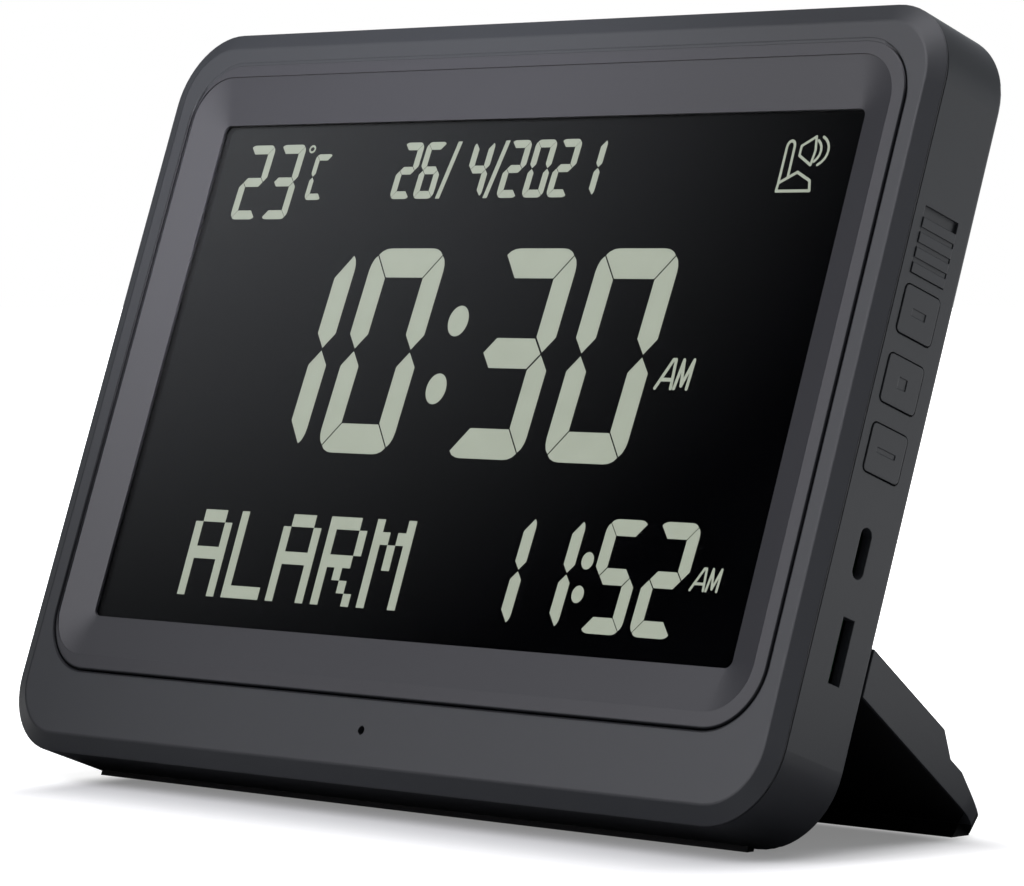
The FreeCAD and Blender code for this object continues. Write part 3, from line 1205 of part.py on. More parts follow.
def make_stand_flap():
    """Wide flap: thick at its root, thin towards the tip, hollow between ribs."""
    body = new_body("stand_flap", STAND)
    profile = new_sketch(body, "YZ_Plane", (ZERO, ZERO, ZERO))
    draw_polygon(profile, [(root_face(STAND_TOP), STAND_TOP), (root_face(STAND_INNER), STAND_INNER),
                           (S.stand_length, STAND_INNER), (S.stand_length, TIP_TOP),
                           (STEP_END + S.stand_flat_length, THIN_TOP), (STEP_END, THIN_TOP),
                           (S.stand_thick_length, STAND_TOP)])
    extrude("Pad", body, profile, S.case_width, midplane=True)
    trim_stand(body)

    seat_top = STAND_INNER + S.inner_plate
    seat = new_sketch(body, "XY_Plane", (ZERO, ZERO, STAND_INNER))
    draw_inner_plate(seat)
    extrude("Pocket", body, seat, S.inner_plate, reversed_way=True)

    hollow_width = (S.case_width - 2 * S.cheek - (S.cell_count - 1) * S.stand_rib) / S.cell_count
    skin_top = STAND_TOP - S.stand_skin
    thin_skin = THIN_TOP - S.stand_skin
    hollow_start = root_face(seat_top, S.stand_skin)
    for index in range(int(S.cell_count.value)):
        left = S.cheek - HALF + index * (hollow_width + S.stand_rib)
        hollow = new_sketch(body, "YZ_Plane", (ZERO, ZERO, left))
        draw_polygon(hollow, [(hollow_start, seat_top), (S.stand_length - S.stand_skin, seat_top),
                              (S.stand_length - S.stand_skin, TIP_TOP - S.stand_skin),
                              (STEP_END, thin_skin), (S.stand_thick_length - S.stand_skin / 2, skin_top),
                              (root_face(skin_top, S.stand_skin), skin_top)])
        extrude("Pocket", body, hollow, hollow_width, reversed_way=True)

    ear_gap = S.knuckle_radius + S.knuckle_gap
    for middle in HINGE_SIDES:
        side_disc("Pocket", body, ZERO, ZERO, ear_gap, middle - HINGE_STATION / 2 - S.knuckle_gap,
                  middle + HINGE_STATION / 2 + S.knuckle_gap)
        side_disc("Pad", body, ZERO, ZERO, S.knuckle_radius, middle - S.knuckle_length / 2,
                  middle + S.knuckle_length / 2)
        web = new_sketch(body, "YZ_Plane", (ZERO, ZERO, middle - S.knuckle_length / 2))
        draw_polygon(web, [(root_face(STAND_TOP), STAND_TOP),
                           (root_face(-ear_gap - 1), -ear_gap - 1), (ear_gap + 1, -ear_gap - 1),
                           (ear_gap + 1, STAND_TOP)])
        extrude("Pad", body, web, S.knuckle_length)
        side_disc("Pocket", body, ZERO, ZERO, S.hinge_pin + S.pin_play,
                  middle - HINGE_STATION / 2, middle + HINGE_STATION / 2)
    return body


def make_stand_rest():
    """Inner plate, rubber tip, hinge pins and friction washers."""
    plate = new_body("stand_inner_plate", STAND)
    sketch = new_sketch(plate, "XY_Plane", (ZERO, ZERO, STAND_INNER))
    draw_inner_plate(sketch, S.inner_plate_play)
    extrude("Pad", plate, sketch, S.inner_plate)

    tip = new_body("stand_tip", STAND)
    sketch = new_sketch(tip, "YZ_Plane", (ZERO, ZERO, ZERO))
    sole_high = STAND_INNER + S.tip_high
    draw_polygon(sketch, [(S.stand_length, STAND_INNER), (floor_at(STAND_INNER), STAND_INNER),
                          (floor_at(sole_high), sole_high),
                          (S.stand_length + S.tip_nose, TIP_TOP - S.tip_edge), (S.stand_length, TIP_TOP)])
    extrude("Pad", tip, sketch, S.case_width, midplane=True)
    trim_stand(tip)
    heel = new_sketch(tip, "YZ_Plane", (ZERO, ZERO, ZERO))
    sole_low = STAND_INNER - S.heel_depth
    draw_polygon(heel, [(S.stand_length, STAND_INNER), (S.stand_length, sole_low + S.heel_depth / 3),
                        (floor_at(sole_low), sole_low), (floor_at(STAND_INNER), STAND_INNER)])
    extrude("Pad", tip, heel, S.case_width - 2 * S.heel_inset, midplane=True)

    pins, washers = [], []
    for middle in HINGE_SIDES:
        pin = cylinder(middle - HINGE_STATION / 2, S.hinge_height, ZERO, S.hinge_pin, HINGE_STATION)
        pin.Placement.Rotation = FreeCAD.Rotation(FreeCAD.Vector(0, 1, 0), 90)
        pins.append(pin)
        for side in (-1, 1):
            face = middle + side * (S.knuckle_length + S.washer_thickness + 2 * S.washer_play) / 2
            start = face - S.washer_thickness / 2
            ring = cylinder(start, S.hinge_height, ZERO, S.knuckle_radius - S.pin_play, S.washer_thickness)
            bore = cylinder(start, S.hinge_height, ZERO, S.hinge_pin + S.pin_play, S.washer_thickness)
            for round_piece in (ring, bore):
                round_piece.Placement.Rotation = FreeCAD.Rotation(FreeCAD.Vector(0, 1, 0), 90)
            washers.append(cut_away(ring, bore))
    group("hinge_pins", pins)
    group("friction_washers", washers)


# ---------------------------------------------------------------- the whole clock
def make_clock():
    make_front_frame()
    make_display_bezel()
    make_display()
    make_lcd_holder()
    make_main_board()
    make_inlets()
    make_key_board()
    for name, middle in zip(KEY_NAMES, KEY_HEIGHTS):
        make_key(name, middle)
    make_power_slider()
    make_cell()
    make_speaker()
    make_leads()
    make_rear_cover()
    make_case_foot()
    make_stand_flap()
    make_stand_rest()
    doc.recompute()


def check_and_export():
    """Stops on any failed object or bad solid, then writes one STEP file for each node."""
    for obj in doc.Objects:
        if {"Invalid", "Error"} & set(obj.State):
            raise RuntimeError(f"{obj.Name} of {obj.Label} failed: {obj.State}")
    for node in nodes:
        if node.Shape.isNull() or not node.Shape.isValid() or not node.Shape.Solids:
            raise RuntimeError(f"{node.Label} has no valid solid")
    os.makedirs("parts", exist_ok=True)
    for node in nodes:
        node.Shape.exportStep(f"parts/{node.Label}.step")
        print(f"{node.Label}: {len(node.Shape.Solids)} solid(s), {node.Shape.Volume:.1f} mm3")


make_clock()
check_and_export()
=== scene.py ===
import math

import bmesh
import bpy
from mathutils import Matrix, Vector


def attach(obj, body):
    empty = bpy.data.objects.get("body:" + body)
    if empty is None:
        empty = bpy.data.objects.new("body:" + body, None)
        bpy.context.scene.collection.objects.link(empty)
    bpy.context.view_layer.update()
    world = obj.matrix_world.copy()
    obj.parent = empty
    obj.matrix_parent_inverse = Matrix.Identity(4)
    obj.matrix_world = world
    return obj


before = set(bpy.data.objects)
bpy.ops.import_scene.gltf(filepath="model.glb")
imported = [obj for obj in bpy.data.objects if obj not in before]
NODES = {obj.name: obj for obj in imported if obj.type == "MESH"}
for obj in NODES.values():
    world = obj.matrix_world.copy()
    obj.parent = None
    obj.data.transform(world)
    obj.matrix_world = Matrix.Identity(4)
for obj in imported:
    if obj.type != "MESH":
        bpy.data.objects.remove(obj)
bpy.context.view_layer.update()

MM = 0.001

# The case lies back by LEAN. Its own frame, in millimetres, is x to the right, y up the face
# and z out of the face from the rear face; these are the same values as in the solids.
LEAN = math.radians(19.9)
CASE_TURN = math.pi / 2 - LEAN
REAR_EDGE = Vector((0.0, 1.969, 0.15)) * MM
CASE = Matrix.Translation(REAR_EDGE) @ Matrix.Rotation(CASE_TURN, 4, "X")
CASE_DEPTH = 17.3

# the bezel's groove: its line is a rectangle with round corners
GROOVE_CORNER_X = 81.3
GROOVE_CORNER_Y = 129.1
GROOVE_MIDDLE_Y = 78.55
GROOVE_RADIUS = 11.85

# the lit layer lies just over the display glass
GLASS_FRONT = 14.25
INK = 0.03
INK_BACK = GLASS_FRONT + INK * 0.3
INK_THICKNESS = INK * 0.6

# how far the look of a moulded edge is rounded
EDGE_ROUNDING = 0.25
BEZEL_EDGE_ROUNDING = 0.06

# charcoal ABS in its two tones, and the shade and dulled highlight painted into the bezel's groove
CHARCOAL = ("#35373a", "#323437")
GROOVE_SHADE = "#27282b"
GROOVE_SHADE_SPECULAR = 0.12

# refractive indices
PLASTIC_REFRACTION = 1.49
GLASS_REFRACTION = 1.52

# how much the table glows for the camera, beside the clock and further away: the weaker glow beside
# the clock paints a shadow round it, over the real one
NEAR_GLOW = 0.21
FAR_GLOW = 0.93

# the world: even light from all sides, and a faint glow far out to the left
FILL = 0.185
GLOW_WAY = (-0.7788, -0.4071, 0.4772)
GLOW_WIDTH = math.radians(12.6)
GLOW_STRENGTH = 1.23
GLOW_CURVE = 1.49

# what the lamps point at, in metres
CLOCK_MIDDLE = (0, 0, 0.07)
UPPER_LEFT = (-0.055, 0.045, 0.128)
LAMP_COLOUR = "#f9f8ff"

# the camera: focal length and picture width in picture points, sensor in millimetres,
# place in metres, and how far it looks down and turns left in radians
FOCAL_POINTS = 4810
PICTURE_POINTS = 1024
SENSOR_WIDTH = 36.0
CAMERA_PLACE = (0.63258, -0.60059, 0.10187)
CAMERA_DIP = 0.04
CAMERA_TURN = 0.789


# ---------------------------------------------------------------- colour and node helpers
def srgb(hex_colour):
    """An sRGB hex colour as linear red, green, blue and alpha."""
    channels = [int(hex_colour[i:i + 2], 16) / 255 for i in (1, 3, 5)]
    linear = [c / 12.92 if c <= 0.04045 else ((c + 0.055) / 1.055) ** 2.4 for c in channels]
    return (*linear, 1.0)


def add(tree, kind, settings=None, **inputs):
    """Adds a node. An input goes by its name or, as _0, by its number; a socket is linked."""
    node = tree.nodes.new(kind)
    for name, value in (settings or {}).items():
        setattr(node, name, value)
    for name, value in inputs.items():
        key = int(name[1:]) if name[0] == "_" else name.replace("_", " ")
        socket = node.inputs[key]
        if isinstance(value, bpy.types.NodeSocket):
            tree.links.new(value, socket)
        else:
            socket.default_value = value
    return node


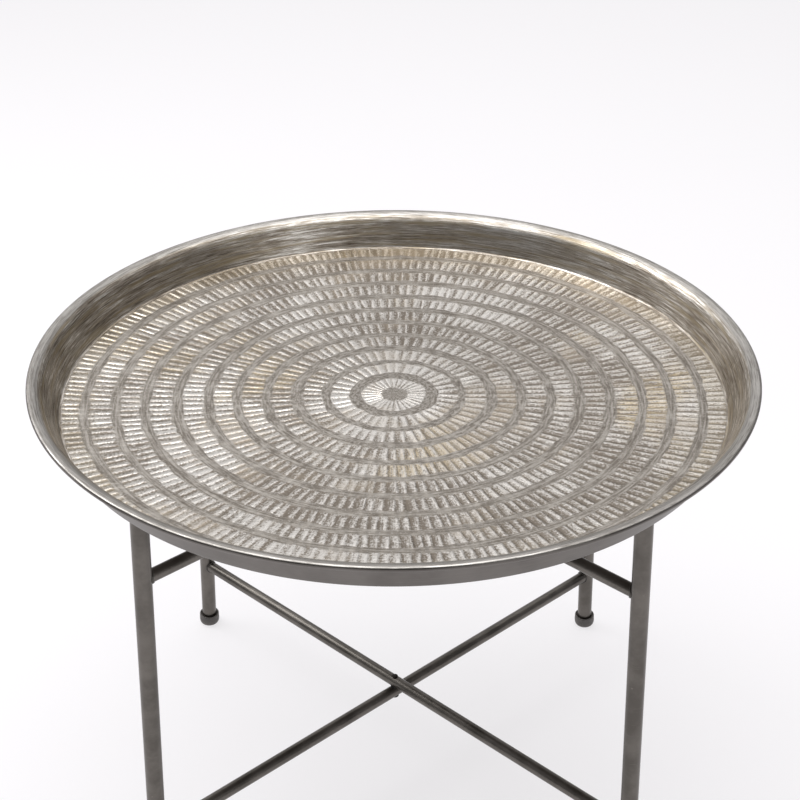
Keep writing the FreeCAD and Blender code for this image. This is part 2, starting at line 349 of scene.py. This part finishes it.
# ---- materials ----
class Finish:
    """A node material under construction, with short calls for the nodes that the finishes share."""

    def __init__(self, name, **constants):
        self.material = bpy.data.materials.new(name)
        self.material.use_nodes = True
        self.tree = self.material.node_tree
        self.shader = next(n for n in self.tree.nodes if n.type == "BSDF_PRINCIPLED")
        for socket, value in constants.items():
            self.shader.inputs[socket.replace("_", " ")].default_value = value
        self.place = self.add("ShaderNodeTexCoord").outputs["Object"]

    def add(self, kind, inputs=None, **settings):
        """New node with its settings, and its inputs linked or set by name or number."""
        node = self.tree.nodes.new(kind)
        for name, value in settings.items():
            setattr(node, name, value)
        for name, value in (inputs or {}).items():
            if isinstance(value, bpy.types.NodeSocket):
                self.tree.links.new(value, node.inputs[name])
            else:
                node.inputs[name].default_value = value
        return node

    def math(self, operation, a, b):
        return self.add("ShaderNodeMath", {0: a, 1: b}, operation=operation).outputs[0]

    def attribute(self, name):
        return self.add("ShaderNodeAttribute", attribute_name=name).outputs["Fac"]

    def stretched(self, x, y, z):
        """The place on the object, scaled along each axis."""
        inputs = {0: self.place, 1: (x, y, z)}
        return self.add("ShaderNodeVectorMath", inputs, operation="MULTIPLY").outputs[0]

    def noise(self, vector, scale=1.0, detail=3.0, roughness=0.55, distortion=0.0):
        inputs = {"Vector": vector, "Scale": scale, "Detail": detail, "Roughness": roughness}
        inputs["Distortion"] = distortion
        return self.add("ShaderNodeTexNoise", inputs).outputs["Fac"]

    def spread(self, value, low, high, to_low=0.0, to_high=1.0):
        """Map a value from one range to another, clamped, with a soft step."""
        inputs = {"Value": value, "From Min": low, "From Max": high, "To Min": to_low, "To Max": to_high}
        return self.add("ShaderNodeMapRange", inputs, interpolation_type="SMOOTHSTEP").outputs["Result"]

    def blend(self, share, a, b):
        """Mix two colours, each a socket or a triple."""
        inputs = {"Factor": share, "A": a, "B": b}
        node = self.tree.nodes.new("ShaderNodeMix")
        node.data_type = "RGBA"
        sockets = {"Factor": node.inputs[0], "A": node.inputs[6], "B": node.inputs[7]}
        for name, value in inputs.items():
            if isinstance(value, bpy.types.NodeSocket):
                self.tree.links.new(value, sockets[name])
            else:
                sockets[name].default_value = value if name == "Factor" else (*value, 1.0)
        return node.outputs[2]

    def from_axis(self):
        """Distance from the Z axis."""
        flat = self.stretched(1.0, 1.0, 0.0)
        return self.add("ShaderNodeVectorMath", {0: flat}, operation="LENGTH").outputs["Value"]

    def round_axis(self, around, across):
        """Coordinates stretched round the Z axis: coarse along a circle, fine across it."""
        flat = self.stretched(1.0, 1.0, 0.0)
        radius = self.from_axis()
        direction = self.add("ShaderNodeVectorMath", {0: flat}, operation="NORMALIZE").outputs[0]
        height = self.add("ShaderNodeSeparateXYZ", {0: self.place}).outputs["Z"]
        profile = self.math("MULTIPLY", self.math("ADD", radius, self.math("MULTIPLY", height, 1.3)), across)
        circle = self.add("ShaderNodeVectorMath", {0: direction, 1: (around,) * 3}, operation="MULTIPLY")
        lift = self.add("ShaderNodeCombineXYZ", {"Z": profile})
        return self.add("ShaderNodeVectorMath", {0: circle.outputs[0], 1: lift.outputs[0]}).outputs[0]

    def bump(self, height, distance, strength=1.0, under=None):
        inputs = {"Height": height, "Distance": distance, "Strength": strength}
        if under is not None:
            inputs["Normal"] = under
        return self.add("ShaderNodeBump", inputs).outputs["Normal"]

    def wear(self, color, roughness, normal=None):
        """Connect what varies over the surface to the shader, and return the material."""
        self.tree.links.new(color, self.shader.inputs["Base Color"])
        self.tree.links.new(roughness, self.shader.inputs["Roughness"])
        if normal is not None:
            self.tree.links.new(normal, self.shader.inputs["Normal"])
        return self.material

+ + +

● PROMPT: Output the section opening with the line that has "make_case_foot()" and closing with the line that has "obj.data.transform(world)". Keep both end lines and leave out the rest.

● TASK RESULT:
    make_case_foot()
    make_stand_flap()
    make_stand_rest()
    doc.recompute()


def check_and_export():
    """Stops on any failed object or bad solid, then writes one STEP file for each node."""
    for obj in doc.Objects:
        if {"Invalid", "Error"} & set(obj.State):
            raise RuntimeError(f"{obj.Name} of {obj.Label} failed: {obj.State}")
    for node in nodes:
        if node.Shape.isNull() or not node.Shape.isValid() or not node.Shape.Solids:
            raise RuntimeError(f"{node.Label} has no valid solid")
    os.makedirs("parts", exist_ok=True)
    for node in nodes:
        node.Shape.exportStep(f"parts/{node.Label}.step")
        print(f"{node.Label}: {len(node.Shape.Solids)} solid(s), {node.Shape.Volume:.1f} mm3")


make_clock()
check_and_export()
=== scene.py ===
import math

import bmesh
import bpy
from mathutils import Matrix, Vector


def attach(obj, body):
    empty = bpy.data.objects.get("body:" + body)
    if empty is None:
        empty = bpy.data.objects.new("body:" + body, None)
        bpy.context.scene.collection.objects.link(empty)
    bpy.context.view_layer.update()
    world = obj.matrix_world.copy()
    obj.parent = empty
    obj.matrix_parent_inverse = Matrix.Identity(4)
    obj.matrix_world = world
    return obj


before = set(bpy.data.objects)
bpy.ops.import_scene.gltf(filepath="model.glb")
imported = [obj for obj in bpy.data.objects if obj not in before]
NODES = {obj.name: obj for obj in imported if obj.type == "MESH"}
for obj in NODES.values():
    world = obj.matrix_world.copy()
    obj.parent = None
    obj.data.transform(world)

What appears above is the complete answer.